Read-heads are a type of magnetic sensor that detects when a magnetic field is present via changes in its resistance to the flow of electricity - an effect known as magnetoresistance. In magnetic recording systems, data is stored as variations in the amount of magnetisation on a disk or tape surface. A read-head can decode the stored information because the stronger the magnetisation is in a particular area, the stronger the corresponding magnetic field is around that point and the greater the change in read-head resistance it produces. Because so much more data would be squeezed into the same space, an ultra-high-density magnetic recording system would need read-heads that were not only much smaller and more sensitive than those currently available, but that could work much faster as well.

Magnetoresistance (MR) can occur in both metals and semiconductors, and on Thursday 1 August, Prof Solin will describe the material that his team is developing for use as an MR sensor. The new material is a combination of metal (gold) and semiconductor (indium antimonide). Although both the metal and semiconductor are non-magnetic, their composite structure shows the largest magnetoresistance - dubbed extraordinary magnetoresistance (EMR) by the researchers - ever recorded from a magnetic sensor material at room temperature. The team have already built a prototype read-head from this material, and on the strength of the performance this is showing, think EMR read-heads for ultra-high density recording could become a reality within the next three years. Meanwhile, "for applications such as car ignition timing sensors, we believe that EMR devices are commercially viable now," says Prof Solin.

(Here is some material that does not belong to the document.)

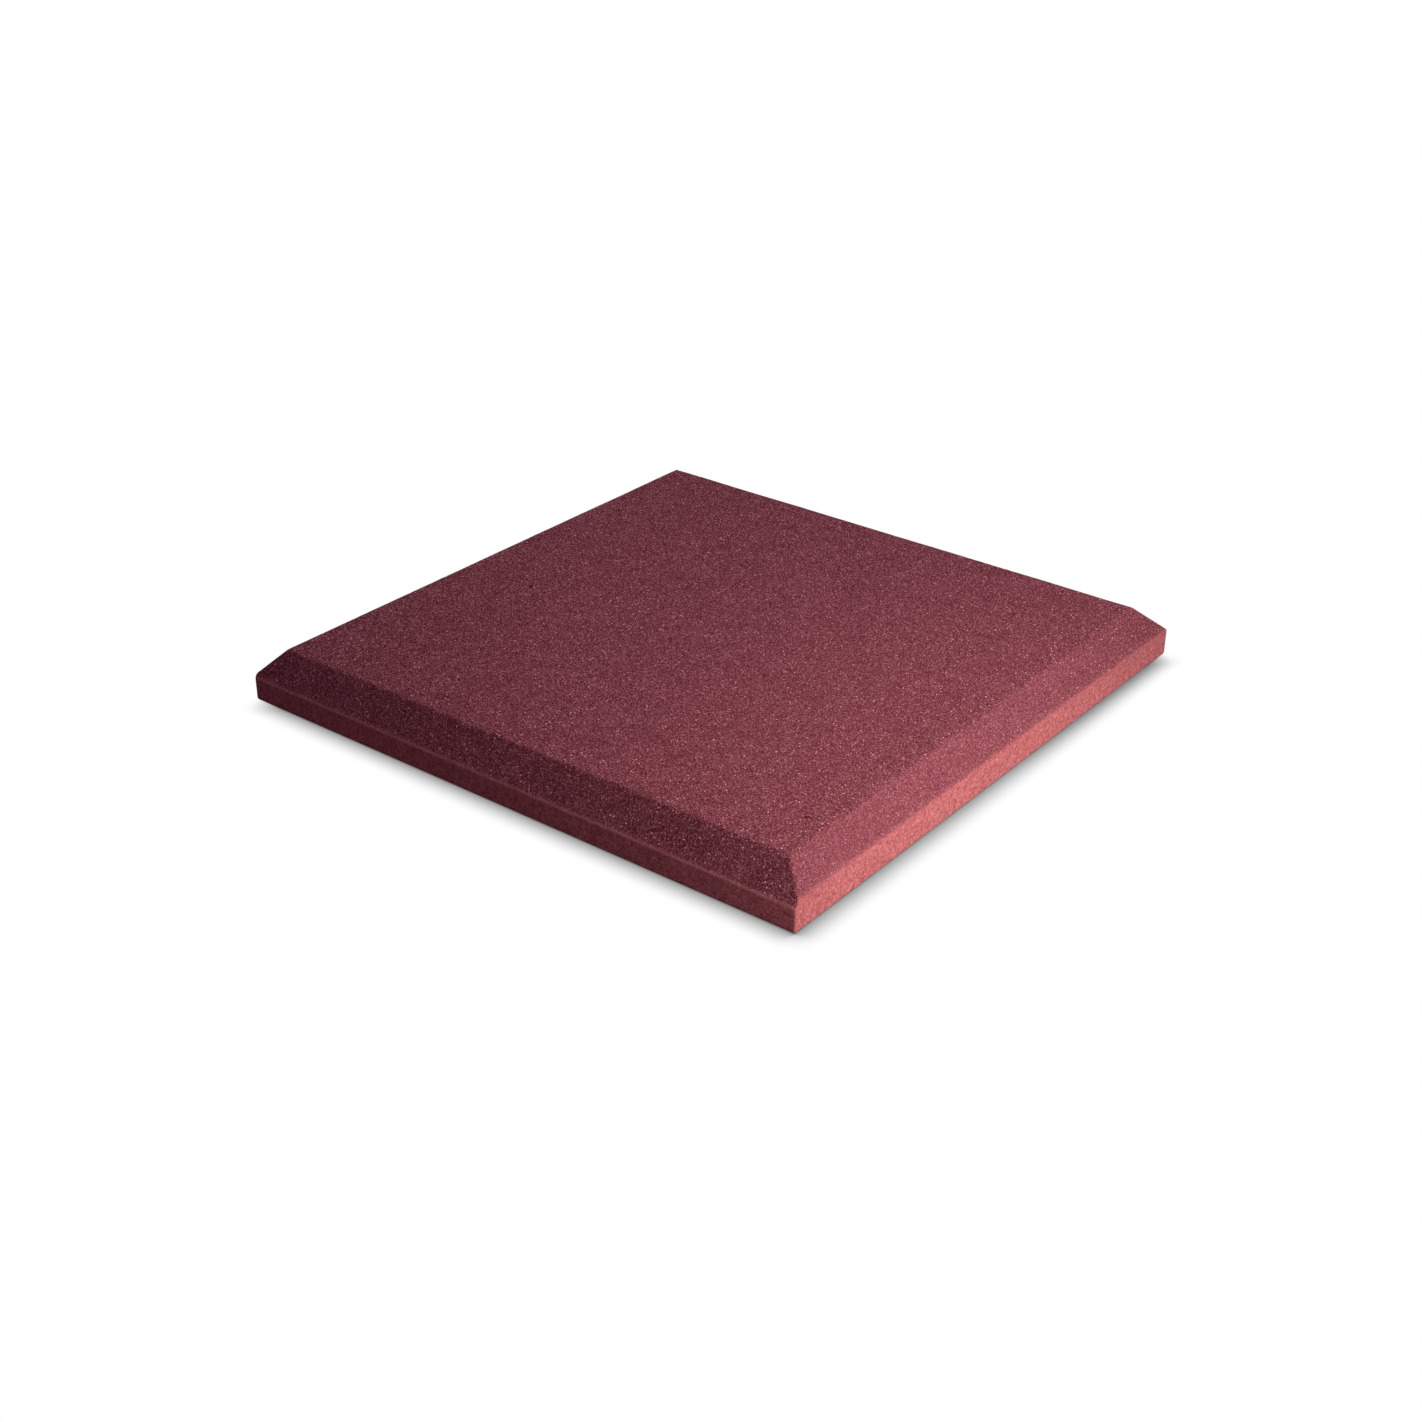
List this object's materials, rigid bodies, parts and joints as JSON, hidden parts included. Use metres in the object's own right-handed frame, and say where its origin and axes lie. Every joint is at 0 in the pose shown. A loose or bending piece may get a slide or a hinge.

Before higher density magnetic recording systems can hit the market however, new write-heads will also need to be developed, and better materials on which to store magnetic data found - a possible use for Dr Bhargava`s QCAs. If this can be achieved, the amount of data we can store on disks will be dramatically improved. "One could expect a single three-and-a-half inch disk that can hold five feature length films today would have the capacity to hold a personal library of multimedia data in the near future" says Solin.